■ **EXERCISE DESCRIPTION**:
Only the lines from the line with "front_cover();" through the line with "bpy.data.objects.remove(obj)" should be copied, exactly as they appear, with both ends kept.
..............................
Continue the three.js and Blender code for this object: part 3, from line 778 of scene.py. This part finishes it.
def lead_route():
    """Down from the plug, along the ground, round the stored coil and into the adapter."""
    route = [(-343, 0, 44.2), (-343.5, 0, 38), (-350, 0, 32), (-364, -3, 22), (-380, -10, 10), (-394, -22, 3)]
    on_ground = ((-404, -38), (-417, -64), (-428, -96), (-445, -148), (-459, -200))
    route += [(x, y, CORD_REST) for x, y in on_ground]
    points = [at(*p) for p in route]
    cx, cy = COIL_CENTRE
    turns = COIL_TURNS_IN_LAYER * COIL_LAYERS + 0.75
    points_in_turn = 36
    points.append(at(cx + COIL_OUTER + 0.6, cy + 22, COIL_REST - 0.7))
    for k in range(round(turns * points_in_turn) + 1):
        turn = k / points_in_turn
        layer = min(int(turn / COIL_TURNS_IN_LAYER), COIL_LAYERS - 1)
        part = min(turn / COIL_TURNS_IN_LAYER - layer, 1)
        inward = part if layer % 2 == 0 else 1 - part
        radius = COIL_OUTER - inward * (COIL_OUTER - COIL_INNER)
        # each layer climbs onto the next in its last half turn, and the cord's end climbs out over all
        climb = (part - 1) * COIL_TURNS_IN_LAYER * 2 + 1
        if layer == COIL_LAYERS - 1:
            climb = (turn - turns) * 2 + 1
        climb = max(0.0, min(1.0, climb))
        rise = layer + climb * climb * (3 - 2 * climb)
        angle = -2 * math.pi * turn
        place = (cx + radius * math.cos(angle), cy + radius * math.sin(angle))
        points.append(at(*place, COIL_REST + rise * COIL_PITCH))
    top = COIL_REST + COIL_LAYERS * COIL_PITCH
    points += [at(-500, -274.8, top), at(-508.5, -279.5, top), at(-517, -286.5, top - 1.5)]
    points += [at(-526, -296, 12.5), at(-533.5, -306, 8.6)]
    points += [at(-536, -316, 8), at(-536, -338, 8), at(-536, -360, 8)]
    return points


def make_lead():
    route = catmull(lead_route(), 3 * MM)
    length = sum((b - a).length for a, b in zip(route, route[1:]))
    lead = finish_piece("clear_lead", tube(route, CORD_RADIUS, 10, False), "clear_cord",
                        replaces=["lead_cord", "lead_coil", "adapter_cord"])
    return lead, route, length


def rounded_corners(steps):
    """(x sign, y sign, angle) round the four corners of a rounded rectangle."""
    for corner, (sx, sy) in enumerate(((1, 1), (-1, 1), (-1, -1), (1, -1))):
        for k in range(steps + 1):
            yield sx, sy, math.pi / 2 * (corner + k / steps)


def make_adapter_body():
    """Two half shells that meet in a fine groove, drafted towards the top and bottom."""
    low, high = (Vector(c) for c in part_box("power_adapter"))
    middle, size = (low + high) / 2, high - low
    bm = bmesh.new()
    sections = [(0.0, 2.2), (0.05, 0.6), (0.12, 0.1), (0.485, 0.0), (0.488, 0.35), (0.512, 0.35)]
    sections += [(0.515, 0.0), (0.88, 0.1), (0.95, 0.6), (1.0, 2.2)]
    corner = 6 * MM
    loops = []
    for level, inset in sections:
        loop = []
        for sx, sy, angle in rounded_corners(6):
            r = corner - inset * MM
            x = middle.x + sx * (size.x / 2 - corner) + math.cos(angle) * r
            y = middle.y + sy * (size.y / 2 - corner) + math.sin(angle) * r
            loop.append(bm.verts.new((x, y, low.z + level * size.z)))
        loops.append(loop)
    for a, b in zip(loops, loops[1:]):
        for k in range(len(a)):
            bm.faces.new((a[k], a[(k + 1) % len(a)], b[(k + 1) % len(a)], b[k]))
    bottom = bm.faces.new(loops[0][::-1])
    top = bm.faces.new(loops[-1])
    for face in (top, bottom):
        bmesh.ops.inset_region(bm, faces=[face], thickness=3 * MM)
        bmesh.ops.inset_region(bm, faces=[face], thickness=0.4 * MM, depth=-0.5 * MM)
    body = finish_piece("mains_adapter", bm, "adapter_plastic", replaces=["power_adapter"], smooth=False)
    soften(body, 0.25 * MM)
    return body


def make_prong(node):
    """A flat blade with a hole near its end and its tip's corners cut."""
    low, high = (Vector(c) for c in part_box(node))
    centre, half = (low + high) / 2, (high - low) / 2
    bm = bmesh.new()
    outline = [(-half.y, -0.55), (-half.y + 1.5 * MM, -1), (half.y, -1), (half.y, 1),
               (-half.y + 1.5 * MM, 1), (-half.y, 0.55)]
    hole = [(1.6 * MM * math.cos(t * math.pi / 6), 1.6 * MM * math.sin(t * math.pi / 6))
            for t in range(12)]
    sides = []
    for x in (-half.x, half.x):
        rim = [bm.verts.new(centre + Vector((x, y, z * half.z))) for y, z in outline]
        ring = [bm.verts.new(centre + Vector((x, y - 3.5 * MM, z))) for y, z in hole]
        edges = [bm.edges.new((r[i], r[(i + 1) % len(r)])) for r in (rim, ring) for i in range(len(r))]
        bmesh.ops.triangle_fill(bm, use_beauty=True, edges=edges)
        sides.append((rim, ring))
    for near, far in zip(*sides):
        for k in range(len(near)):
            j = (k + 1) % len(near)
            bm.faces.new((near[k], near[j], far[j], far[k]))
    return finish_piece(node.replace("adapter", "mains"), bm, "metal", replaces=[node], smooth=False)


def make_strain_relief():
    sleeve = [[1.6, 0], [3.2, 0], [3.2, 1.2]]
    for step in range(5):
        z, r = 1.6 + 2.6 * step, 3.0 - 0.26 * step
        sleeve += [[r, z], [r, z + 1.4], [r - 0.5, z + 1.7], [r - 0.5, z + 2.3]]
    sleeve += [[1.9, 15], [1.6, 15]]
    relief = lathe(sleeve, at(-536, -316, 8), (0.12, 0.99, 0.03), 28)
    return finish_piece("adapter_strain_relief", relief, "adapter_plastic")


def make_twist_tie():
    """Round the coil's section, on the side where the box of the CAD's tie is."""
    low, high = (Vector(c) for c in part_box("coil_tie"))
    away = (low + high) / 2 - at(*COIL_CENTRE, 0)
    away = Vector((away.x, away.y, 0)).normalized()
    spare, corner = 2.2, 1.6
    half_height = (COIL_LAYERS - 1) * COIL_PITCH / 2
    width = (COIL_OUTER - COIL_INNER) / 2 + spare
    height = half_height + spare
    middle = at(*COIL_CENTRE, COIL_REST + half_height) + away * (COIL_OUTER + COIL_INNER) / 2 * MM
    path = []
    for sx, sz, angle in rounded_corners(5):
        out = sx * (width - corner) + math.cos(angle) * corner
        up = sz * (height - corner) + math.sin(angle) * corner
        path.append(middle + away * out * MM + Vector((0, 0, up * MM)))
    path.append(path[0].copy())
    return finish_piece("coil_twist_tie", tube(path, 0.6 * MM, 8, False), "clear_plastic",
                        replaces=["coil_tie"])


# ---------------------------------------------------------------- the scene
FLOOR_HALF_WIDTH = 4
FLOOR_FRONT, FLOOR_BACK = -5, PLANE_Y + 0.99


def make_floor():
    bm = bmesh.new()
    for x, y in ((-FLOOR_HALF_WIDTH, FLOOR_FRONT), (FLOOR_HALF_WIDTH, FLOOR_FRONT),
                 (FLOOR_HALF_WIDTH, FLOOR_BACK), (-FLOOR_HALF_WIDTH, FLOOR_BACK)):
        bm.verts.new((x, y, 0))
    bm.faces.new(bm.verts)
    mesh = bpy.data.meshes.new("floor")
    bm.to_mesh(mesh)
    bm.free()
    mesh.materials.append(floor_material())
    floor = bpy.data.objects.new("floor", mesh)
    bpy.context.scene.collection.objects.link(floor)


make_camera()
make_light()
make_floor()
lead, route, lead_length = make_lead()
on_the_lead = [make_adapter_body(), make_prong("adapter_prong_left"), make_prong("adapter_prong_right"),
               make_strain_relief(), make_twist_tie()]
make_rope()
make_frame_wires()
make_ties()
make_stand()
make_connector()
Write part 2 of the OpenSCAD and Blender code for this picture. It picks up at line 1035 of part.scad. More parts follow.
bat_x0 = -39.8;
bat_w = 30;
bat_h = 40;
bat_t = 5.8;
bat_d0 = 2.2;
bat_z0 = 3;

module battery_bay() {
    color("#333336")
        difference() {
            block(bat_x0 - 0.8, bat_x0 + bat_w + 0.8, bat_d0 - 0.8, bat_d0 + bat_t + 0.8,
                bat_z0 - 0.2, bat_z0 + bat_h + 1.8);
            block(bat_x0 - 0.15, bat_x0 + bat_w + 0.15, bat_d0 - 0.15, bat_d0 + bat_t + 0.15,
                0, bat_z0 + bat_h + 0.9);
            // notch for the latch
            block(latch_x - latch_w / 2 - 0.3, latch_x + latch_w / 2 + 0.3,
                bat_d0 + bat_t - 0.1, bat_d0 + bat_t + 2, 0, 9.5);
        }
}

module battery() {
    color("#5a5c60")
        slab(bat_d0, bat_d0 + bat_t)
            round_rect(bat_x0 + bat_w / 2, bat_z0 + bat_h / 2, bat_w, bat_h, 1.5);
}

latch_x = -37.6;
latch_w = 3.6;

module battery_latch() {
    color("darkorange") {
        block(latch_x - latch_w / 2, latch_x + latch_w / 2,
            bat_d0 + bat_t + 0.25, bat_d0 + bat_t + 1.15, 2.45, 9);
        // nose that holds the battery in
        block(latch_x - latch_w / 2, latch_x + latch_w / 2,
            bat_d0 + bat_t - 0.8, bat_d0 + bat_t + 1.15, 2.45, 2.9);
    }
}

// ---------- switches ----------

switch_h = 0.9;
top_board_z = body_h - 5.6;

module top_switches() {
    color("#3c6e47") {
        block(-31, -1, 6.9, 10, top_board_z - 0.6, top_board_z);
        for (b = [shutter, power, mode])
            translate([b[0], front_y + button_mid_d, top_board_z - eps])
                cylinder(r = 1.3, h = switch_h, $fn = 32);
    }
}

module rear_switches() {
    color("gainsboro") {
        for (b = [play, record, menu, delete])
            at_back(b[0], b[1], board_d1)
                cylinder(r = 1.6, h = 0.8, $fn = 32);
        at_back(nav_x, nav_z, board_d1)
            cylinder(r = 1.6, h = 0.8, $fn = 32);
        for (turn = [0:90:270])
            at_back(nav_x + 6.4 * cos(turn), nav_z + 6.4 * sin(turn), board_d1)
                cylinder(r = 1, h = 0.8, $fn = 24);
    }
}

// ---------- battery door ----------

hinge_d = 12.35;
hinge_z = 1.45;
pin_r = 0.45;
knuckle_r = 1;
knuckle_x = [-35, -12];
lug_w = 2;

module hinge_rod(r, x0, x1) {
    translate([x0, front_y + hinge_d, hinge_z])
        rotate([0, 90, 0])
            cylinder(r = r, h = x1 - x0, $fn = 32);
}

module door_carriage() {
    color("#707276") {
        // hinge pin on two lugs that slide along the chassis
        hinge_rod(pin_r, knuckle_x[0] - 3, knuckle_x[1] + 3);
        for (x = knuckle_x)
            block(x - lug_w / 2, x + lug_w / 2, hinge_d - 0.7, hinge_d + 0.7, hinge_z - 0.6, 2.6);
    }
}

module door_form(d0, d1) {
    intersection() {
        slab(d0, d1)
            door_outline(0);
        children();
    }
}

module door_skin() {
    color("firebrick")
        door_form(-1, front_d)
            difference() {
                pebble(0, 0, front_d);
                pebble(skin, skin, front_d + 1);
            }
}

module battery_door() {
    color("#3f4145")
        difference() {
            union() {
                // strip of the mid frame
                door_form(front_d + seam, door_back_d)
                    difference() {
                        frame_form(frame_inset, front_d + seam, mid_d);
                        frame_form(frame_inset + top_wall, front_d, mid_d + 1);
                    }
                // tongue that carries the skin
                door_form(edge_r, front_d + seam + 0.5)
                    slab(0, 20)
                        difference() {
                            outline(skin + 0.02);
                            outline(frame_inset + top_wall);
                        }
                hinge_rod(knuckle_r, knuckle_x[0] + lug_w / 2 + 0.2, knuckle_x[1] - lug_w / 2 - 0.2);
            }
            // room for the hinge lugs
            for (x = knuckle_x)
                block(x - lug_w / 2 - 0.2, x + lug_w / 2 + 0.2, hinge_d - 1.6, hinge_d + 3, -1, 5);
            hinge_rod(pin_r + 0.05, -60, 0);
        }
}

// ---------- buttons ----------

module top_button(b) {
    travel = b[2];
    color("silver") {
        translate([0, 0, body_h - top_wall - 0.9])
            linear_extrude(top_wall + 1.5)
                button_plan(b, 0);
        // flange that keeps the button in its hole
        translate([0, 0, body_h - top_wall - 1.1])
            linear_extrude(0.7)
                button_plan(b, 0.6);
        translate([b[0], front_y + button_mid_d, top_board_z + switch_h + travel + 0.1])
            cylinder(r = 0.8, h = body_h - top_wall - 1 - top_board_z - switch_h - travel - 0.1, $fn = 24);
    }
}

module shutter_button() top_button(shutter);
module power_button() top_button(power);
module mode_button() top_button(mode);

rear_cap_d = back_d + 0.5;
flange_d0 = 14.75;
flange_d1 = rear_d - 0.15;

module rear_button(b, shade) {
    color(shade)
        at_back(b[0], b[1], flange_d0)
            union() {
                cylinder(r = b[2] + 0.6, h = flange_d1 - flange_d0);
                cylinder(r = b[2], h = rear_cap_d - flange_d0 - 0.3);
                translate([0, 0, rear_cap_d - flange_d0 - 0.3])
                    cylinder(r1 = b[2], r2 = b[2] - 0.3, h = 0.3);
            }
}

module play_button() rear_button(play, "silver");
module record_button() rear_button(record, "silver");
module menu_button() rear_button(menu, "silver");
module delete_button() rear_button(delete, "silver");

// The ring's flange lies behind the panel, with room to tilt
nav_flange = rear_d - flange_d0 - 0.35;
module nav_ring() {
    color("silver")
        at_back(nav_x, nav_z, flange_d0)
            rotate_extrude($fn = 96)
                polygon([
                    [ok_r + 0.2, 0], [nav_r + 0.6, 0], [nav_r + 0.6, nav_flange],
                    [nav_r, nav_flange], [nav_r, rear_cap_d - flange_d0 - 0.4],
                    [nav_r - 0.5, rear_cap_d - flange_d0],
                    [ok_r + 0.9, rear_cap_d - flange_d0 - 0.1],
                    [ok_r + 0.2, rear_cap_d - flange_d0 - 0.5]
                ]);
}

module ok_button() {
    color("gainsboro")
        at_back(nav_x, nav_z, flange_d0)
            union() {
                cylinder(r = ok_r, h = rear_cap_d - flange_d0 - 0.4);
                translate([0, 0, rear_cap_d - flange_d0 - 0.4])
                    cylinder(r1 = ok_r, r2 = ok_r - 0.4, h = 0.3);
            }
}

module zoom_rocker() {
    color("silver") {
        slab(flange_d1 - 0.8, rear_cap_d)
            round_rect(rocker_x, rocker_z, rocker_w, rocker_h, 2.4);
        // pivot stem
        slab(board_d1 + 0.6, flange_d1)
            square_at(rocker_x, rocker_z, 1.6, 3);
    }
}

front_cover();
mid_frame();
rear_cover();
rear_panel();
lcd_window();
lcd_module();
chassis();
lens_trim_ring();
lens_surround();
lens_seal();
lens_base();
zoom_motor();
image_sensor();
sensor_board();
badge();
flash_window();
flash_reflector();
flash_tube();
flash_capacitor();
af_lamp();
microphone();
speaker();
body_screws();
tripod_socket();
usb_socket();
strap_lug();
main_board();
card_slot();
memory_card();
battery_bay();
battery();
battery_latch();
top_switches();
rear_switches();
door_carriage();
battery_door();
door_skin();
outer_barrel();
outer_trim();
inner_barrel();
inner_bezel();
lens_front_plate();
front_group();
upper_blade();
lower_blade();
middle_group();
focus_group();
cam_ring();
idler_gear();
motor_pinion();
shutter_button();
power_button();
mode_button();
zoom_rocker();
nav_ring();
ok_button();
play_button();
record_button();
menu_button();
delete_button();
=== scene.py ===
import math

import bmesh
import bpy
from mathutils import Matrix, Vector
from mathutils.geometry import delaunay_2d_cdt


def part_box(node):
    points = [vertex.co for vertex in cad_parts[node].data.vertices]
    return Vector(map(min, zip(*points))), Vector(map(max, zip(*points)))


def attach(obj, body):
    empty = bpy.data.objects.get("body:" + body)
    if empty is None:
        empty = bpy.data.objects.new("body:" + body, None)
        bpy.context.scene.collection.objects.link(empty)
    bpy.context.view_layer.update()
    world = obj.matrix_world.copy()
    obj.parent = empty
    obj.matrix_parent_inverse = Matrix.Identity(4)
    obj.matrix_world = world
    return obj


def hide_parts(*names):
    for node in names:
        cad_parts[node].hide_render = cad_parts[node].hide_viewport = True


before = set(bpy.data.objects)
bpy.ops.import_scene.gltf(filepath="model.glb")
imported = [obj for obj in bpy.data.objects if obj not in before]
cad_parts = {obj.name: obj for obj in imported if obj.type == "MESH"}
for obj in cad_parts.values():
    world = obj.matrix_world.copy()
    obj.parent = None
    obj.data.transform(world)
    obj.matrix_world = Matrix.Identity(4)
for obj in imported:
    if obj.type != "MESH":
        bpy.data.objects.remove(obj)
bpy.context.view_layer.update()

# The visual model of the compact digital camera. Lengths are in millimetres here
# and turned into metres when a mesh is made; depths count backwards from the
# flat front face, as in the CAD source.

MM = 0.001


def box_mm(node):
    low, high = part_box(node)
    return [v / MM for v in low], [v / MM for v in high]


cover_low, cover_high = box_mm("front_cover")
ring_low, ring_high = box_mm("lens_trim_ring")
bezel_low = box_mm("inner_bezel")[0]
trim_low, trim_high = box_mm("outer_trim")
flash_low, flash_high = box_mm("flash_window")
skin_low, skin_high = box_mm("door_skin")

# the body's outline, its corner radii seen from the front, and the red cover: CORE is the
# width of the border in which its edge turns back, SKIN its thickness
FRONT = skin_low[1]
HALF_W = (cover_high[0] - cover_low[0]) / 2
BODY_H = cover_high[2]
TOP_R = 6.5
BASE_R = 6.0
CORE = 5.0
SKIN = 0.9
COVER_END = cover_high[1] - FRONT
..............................
■ **THE SOLUTION**:
front_cover();
mid_frame();
rear_cover();
rear_panel();
lcd_window();
lcd_module();
chassis();
lens_trim_ring();
lens_surround();
lens_seal();
lens_base();
zoom_motor();
image_sensor();
sensor_board();
badge();
flash_window();
flash_reflector();
flash_tube();
flash_capacitor();
af_lamp();
microphone();
speaker();
body_screws();
tripod_socket();
usb_socket();
strap_lug();
main_board();
card_slot();
memory_card();
battery_bay();
battery();
battery_latch();
top_switches();
rear_switches();
door_carriage();
battery_door();
door_skin();
outer_barrel();
outer_trim();
inner_barrel();
inner_bezel();
lens_front_plate();
front_group();
upper_blade();
lower_blade();
middle_group();
focus_group();
cam_ring();
idler_gear();
motor_pinion();
shutter_button();
power_button();
mode_button();
zoom_rocker();
nav_ring();
ok_button();
play_button();
record_button();
menu_button();
delete_button();
=== scene.py ===
import math

import bmesh
import bpy
from mathutils import Matrix, Vector
from mathutils.geometry import delaunay_2d_cdt


def part_box(node):
    points = [vertex.co for vertex in cad_parts[node].data.vertices]
    return Vector(map(min, zip(*points))), Vector(map(max, zip(*points)))


def attach(obj, body):
    empty = bpy.data.objects.get("body:" + body)
    if empty is None:
        empty = bpy.data.objects.new("body:" + body, None)
        bpy.context.scene.collection.objects.link(empty)
    bpy.context.view_layer.update()
    world = obj.matrix_world.copy()
    obj.parent = empty
    obj.matrix_parent_inverse = Matrix.Identity(4)
    obj.matrix_world = world
    return obj


def hide_parts(*names):
    for node in names:
        cad_parts[node].hide_render = cad_parts[node].hide_viewport = True


before = set(bpy.data.objects)
bpy.ops.import_scene.gltf(filepath="model.glb")
imported = [obj for obj in bpy.data.objects if obj not in before]
cad_parts = {obj.name: obj for obj in imported if obj.type == "MESH"}
for obj in cad_parts.values():
    world = obj.matrix_world.copy()
    obj.parent = None
    obj.data.transform(world)
    obj.matrix_world = Matrix.Identity(4)
for obj in imported:
    if obj.type != "MESH":
        bpy.data.objects.remove(obj)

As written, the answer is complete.